>> start

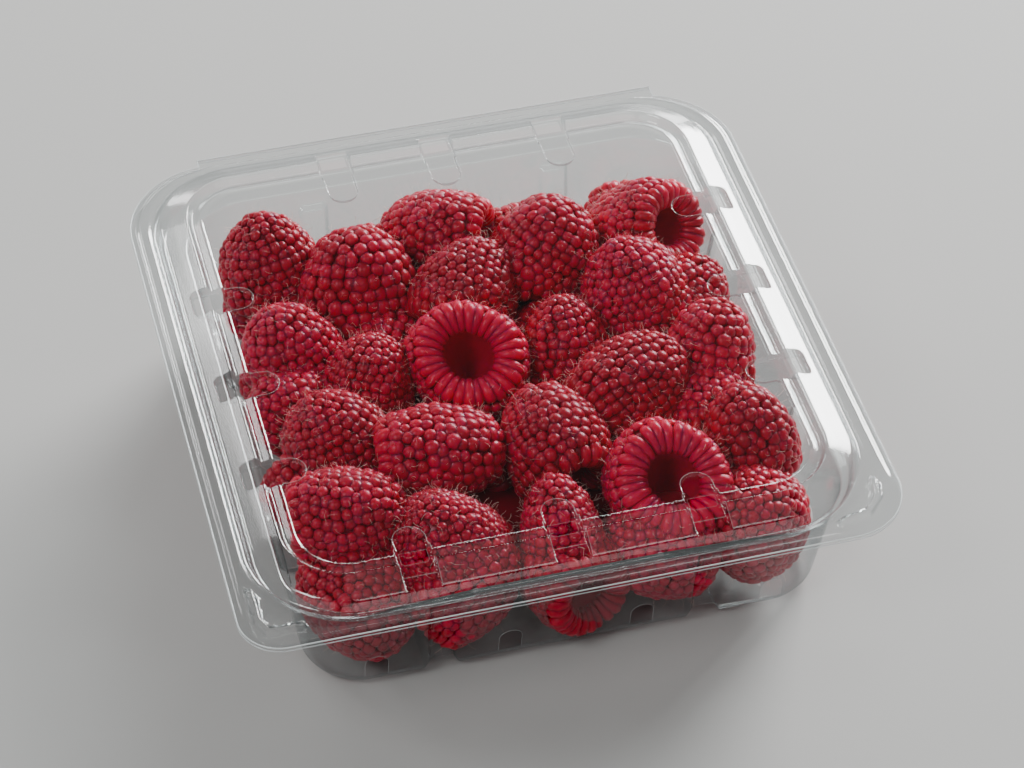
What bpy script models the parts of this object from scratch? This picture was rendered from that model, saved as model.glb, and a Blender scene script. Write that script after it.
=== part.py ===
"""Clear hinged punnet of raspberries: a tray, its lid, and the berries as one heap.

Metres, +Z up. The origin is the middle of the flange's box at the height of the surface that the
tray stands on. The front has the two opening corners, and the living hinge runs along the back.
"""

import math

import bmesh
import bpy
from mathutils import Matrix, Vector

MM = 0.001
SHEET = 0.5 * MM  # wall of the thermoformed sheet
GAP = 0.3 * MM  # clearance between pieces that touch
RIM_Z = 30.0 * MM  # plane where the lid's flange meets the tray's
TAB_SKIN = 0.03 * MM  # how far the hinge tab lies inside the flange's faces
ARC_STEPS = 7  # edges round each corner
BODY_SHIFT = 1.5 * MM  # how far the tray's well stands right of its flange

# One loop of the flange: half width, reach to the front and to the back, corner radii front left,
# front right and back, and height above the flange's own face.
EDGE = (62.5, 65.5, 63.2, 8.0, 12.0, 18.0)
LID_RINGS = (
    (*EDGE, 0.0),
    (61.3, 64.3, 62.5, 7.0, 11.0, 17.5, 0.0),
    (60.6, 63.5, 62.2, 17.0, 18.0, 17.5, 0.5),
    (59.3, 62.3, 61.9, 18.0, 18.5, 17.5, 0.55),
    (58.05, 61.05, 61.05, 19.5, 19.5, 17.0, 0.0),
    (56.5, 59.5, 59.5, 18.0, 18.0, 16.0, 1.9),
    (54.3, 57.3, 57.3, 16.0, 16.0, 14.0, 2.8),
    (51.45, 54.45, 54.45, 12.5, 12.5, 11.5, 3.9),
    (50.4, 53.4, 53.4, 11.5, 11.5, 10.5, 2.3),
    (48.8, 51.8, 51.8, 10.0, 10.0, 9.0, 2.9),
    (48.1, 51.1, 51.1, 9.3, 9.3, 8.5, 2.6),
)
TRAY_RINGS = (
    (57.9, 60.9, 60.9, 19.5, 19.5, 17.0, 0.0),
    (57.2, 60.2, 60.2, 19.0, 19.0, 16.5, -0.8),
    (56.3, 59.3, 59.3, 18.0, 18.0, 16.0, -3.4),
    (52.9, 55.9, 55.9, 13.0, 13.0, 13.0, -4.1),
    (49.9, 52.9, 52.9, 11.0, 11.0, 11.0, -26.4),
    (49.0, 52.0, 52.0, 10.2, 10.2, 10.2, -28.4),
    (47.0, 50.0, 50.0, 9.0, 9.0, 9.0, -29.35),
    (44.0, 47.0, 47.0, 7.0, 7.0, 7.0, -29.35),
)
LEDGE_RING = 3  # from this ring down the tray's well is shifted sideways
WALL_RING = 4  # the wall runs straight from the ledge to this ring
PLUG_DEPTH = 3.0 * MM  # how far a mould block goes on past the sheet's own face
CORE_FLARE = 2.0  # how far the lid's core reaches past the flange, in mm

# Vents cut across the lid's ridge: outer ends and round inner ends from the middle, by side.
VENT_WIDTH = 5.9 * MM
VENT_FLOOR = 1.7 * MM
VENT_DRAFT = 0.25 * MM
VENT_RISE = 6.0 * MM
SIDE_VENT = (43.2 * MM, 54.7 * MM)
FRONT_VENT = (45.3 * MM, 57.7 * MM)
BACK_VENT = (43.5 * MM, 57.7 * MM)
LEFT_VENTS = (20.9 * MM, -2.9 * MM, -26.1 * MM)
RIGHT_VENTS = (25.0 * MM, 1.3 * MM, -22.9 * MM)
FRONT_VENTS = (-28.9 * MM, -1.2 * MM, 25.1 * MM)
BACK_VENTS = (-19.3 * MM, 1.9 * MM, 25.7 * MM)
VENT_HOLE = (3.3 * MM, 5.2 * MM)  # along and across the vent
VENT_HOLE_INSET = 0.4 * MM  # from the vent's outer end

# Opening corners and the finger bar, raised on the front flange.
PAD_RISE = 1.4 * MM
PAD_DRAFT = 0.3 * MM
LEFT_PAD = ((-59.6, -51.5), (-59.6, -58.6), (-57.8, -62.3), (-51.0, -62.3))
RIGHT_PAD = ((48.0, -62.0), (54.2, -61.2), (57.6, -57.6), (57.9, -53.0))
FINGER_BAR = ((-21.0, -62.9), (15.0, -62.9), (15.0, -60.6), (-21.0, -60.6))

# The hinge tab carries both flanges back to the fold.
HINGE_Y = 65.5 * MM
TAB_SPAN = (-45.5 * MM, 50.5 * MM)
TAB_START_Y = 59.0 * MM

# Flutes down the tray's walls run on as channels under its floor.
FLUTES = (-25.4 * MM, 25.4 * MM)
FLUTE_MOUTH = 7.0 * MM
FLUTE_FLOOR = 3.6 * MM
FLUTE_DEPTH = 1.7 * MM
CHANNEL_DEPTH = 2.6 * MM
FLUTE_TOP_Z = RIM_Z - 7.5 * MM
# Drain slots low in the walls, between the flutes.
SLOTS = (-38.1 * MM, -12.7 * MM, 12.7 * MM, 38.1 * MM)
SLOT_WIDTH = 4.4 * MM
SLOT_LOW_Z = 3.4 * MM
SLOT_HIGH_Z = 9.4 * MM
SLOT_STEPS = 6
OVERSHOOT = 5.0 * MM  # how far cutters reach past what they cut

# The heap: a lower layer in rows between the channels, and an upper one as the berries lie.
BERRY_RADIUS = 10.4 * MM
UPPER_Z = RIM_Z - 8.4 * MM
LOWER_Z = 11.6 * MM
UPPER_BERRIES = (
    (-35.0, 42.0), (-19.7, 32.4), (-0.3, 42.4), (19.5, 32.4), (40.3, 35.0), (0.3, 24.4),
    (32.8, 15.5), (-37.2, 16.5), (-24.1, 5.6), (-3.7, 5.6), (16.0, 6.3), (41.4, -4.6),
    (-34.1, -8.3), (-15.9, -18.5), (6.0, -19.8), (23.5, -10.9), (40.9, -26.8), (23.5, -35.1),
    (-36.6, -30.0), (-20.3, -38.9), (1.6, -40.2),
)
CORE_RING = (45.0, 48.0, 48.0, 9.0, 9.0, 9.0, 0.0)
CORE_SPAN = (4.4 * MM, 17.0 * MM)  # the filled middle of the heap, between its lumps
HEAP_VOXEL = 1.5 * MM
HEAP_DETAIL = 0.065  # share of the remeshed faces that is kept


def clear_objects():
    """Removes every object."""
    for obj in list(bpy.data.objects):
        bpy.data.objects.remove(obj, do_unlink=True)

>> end

**Task description**:
From the opening line of the data above, please print each line as written up to and including the line that contains "from mathutils import Matrix, Vector", and nothing more.

**Result below**:
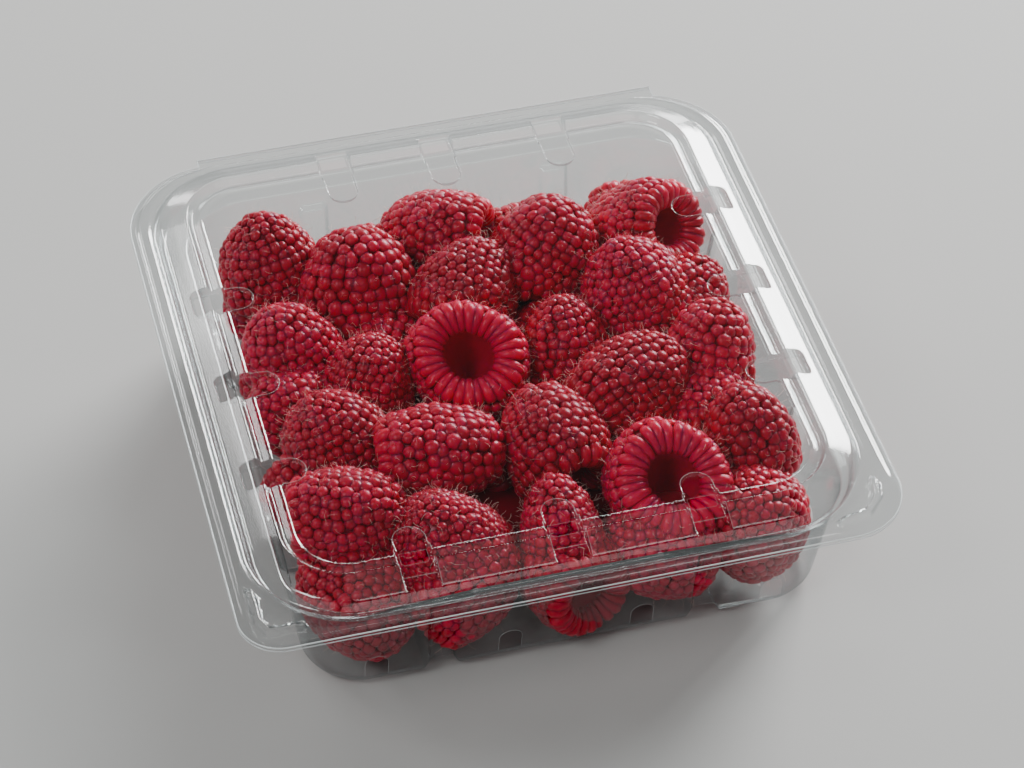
What bpy script models the parts of this object from scratch? This picture was rendered from that model, saved as model.glb, and a Blender scene script. Write that script after it.
=== part.py ===
"""Clear hinged punnet of raspberries: a tray, its lid, and the berries as one heap.

Metres, +Z up. The origin is the middle of the flange's box at the height of the surface that the
tray stands on. The front has the two opening corners, and the living hinge runs along the back.
"""

import math

import bmesh
import bpy
from mathutils import Matrix, Vector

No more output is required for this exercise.